→ SOURCE MATERIAL
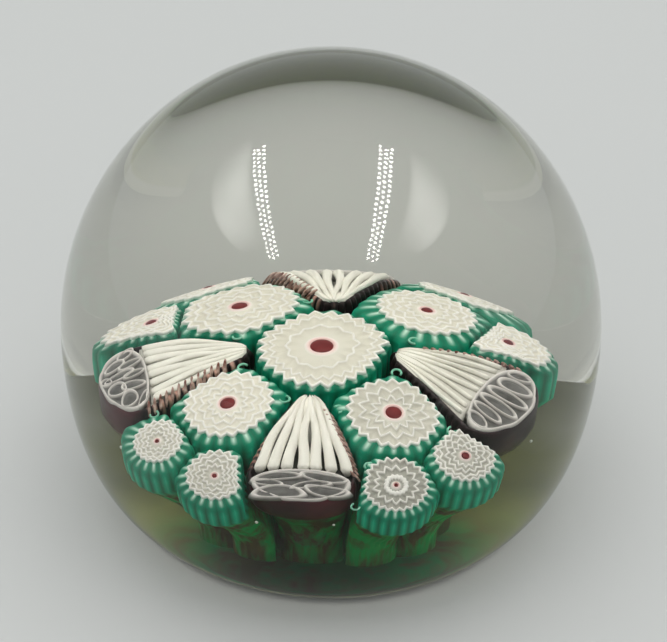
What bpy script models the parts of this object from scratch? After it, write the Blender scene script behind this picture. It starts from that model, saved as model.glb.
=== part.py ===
"""Millefiori glass paperweight.

A heavy clear crystal dome encases a domed cushion of patterned glass canes: one centre cane, four
inner canes, eight outer canes and four shell canes.  Each cane is drawn in towards the flat ground
base.  Every layer of every cane is a solid of its own, as it is when the cane is built up in glass.
Metres, +Z up, origin at the middle of the flat base.
"""
import math

import bmesh
import bpy

# ---- driving dimensions -------------------------------------------------------------------------
MM = 0.001
DOME_RADIUS = 35.0 * MM          # greatest radius of the weight
WIDEST_LEVEL = 22.7 * MM         # height of that greatest radius
DOME_HEIGHT = 59.3 * MM
LOWER_REACH = 25.0 * MM          # height of the rounded lower part, before the base cuts it
LOWER_FULLNESS = 6.5             # how full the lower part stays towards the base
PAD_THICKNESS = 2.6 * MM         # clear pad under the cane cushion
GROUND_EDGE = 1.2 * MM           # rounded heel of the ground base
JOINT_GAP = 0.3 * MM             # between dome and pad

CUSHION_APEX = 21.7 * MM         # top of the cane cushion, on the axis
CUSHION_CURVE = 33.5 * MM        # radius of curvature of the cushion
CUSHION_REACH = 25.6 * MM        # from the apex to the cushion's rim, along its curve
TAIL_LEVEL = 3.1 * MM            # where the drawn-in canes end
TAIL_DRAW = 0.56                 # width of the drawn-in cluster over its width at the top
LAYER_GAP = 0.42 * MM            # between layers and between canes, at the top

DOME_STEPS = 40                  # facets round the dome
UPPER_RINGS = 9
LOWER_RINGS = 4
CEILING_RINGS = 5
CANE_STEPS = 24                  # facets round a cane
STAR_TEETH = 12
CORE_STEPS = 8

CASING_WALL = 0.15               # these three over the cane's own radius
TOOTH_DEPTH = 0.09
EYE = 0.27

# cane: bearing of its centre in degrees, distance from the apex along the cushion, its radius
ROUND_CANES = {
    "centre_cane": (-140, 1.0 * MM, 6.3 * MM),
    "inner_front_left": (-142, 12.0 * MM, 5.9 * MM),
    "inner_front_right": (-57, 10.9 * MM, 5.9 * MM),
    "inner_back_right": (43, 10.6 * MM, 5.9 * MM),
    "inner_back_left": (135, 10.5 * MM, 5.9 * MM),
    "outer_left_front": (-150, 19.7 * MM, 4.6 * MM),
    "outer_front_left": (-126, 20.2 * MM, 4.6 * MM),
    "outer_front_right": (-69, 19.5 * MM, 4.6 * MM),
    "outer_right_front": (-43, 18.6 * MM, 4.6 * MM),
    "outer_right_back": (21, 16.4 * MM, 4.7 * MM),
    "outer_back_right": (55, 17.6 * MM, 4.7 * MM),
    "outer_back_left": (122, 17.6 * MM, 4.7 * MM),
    "outer_left_back": (148, 17.4 * MM, 4.7 * MM),
}

# shell cane: bearing and distance of its pointed end, and the bearing in which it opens
SHELL_CANES = {
    "shell_front": (-105, 7.4 * MM, -95),
    "shell_right": (-4, 5.6 * MM, -13),
    "shell_back": (88, 7.0 * MM, 91),
    "shell_left": (180, 7.0 * MM, 177),
}
SHELL_LENGTH = 14.0 * MM
SHELL_HALF_WIDTH = 5.4 * MM
SHELL_POINT = 0.8 * MM           # half width at the pointed end
RIB_COUNT = 7
RIB_SPREAD = 19.0                # degrees to each side
RIB_LEAN = -4.0                  # the ribs lean this many degrees away from the thread
RIB_FOCUS = -0.6 * MM            # where the ribs would meet
RIB_REACH = 9.2 * MM
RIB_ROOT = 4.4 * MM
RIB_SLOT = 1.2                   # half the slot between two ribs, in degrees
FOLD_SCALLOPS = 5
FOLD_HALF_WIDTH = 3.3 * MM
JACKET_WALL = 0.35 * MM
JACKET_THREAD_SIDE = 0.75 * MM
JACKET_END = 0.8 * MM
THREAD_WIDTH = 0.32 * MM
THREAD_START = (4.2 * MM, 1.76 * MM)

# colour, roughness
MATERIALS = {
    "crystal": ((0.90, 0.92, 0.86), 0.03),
    "white": ((0.84, 0.83, 0.78), 0.30),
    "ruby": ((0.34, 0.02, 0.03), 0.25),
    "green": ((0.01, 0.22, 0.11), 0.20),
    "amethyst": ((0.05, 0.01, 0.03), 0.20),
    "folds": ((0.42, 0.40, 0.42), 0.25),
    "thread": ((0.62, 0.36, 0.30), 0.30),
}


# ---- scene helpers ------------------------------------------------------------------------------
def make_materials():
    made = {}
    for name, (colour, roughness) in MATERIALS.items():
        material = bpy.data.materials.new(name)
        material.use_nodes = True
        shader = material.node_tree.nodes["Principled BSDF"]
        shader.inputs["Base Color"].default_value = (*colour, 1.0)
        shader.inputs["Roughness"].default_value = roughness
        shader.inputs["Metallic"].default_value = 0.0
        material.diffuse_color = (*colour, 1.0)
        made[name] = material
    return made


def finish(bm, name, material):
    """Turns a closed bmesh into a named object with one material."""
    bmesh.ops.remove_doubles(bm, verts=bm.verts, dist=0.000001)
    bmesh.ops.recalc_face_normals(bm, faces=bm.faces)
    mesh = bpy.data.meshes.new(name)
    bm.to_mesh(mesh)
    bm.free()
    mesh.materials.append(material)
    mesh.shade_smooth()
    mesh.set_sharp_from_angle(angle=math.radians(40))
    piece = bpy.data.objects.new(name, mesh)
    bpy.context.scene.collection.objects.link(piece)
    return piece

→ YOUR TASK
Go back to the listing above and please repeat it exactly.

→ ANSWER IN FULL
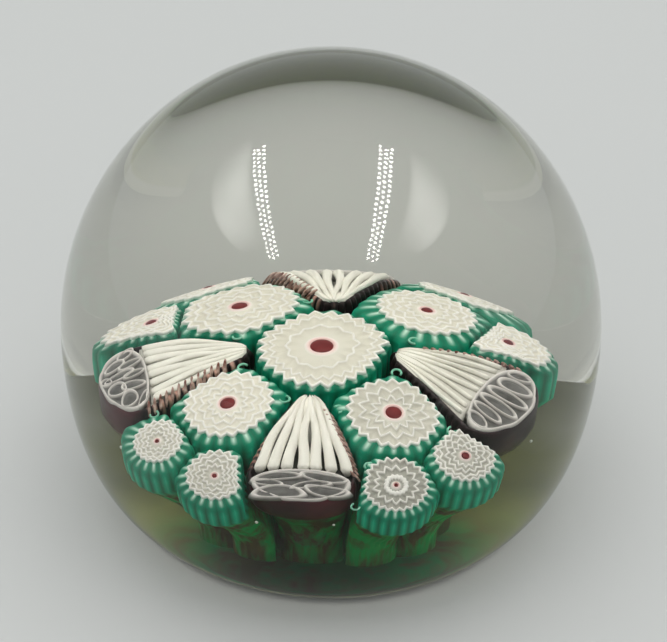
What bpy script models the parts of this object from scratch? After it, write the Blender scene script behind this picture. It starts from that model, saved as model.glb.
=== part.py ===
"""Millefiori glass paperweight.

A heavy clear crystal dome encases a domed cushion of patterned glass canes: one centre cane, four
inner canes, eight outer canes and four shell canes.  Each cane is drawn in towards the flat ground
base.  Every layer of every cane is a solid of its own, as it is when the cane is built up in glass.
Metres, +Z up, origin at the middle of the flat base.
"""
import math

import bmesh
import bpy

# ---- driving dimensions -------------------------------------------------------------------------
MM = 0.001
DOME_RADIUS = 35.0 * MM          # greatest radius of the weight
WIDEST_LEVEL = 22.7 * MM         # height of that greatest radius
DOME_HEIGHT = 59.3 * MM
LOWER_REACH = 25.0 * MM          # height of the rounded lower part, before the base cuts it
LOWER_FULLNESS = 6.5             # how full the lower part stays towards the base
PAD_THICKNESS = 2.6 * MM         # clear pad under the cane cushion
GROUND_EDGE = 1.2 * MM           # rounded heel of the ground base
JOINT_GAP = 0.3 * MM             # between dome and pad

CUSHION_APEX = 21.7 * MM         # top of the cane cushion, on the axis
CUSHION_CURVE = 33.5 * MM        # radius of curvature of the cushion
CUSHION_REACH = 25.6 * MM        # from the apex to the cushion's rim, along its curve
TAIL_LEVEL = 3.1 * MM            # where the drawn-in canes end
TAIL_DRAW = 0.56                 # width of the drawn-in cluster over its width at the top
LAYER_GAP = 0.42 * MM            # between layers and between canes, at the top

DOME_STEPS = 40                  # facets round the dome
UPPER_RINGS = 9
LOWER_RINGS = 4
CEILING_RINGS = 5
CANE_STEPS = 24                  # facets round a cane
STAR_TEETH = 12
CORE_STEPS = 8

CASING_WALL = 0.15               # these three over the cane's own radius
TOOTH_DEPTH = 0.09
EYE = 0.27

# cane: bearing of its centre in degrees, distance from the apex along the cushion, its radius
ROUND_CANES = {
    "centre_cane": (-140, 1.0 * MM, 6.3 * MM),
    "inner_front_left": (-142, 12.0 * MM, 5.9 * MM),
    "inner_front_right": (-57, 10.9 * MM, 5.9 * MM),
    "inner_back_right": (43, 10.6 * MM, 5.9 * MM),
    "inner_back_left": (135, 10.5 * MM, 5.9 * MM),
    "outer_left_front": (-150, 19.7 * MM, 4.6 * MM),
    "outer_front_left": (-126, 20.2 * MM, 4.6 * MM),
    "outer_front_right": (-69, 19.5 * MM, 4.6 * MM),
    "outer_right_front": (-43, 18.6 * MM, 4.6 * MM),
    "outer_right_back": (21, 16.4 * MM, 4.7 * MM),
    "outer_back_right": (55, 17.6 * MM, 4.7 * MM),
    "outer_back_left": (122, 17.6 * MM, 4.7 * MM),
    "outer_left_back": (148, 17.4 * MM, 4.7 * MM),
}

# shell cane: bearing and distance of its pointed end, and the bearing in which it opens
SHELL_CANES = {
    "shell_front": (-105, 7.4 * MM, -95),
    "shell_right": (-4, 5.6 * MM, -13),
    "shell_back": (88, 7.0 * MM, 91),
    "shell_left": (180, 7.0 * MM, 177),
}
SHELL_LENGTH = 14.0 * MM
SHELL_HALF_WIDTH = 5.4 * MM
SHELL_POINT = 0.8 * MM           # half width at the pointed end
RIB_COUNT = 7
RIB_SPREAD = 19.0                # degrees to each side
RIB_LEAN = -4.0                  # the ribs lean this many degrees away from the thread
RIB_FOCUS = -0.6 * MM            # where the ribs would meet
RIB_REACH = 9.2 * MM
RIB_ROOT = 4.4 * MM
RIB_SLOT = 1.2                   # half the slot between two ribs, in degrees
FOLD_SCALLOPS = 5
FOLD_HALF_WIDTH = 3.3 * MM
JACKET_WALL = 0.35 * MM
JACKET_THREAD_SIDE = 0.75 * MM
JACKET_END = 0.8 * MM
THREAD_WIDTH = 0.32 * MM
THREAD_START = (4.2 * MM, 1.76 * MM)

# colour, roughness
MATERIALS = {
    "crystal": ((0.90, 0.92, 0.86), 0.03),
    "white": ((0.84, 0.83, 0.78), 0.30),
    "ruby": ((0.34, 0.02, 0.03), 0.25),
    "green": ((0.01, 0.22, 0.11), 0.20),
    "amethyst": ((0.05, 0.01, 0.03), 0.20),
    "folds": ((0.42, 0.40, 0.42), 0.25),
    "thread": ((0.62, 0.36, 0.30), 0.30),
}


# ---- scene helpers ------------------------------------------------------------------------------
def make_materials():
    made = {}
    for name, (colour, roughness) in MATERIALS.items():
        material = bpy.data.materials.new(name)
        material.use_nodes = True
        shader = material.node_tree.nodes["Principled BSDF"]
        shader.inputs["Base Color"].default_value = (*colour, 1.0)
        shader.inputs["Roughness"].default_value = roughness
        shader.inputs["Metallic"].default_value = 0.0
        material.diffuse_color = (*colour, 1.0)
        made[name] = material
    return made


def finish(bm, name, material):
    """Turns a closed bmesh into a named object with one material."""
    bmesh.ops.remove_doubles(bm, verts=bm.verts, dist=0.000001)
    bmesh.ops.recalc_face_normals(bm, faces=bm.faces)
    mesh = bpy.data.meshes.new(name)
    bm.to_mesh(mesh)
    bm.free()
    mesh.materials.append(material)
    mesh.shade_smooth()
    mesh.set_sharp_from_angle(angle=math.radians(40))
    piece = bpy.data.objects.new(name, mesh)
    bpy.context.scene.collection.objects.link(piece)
    return piece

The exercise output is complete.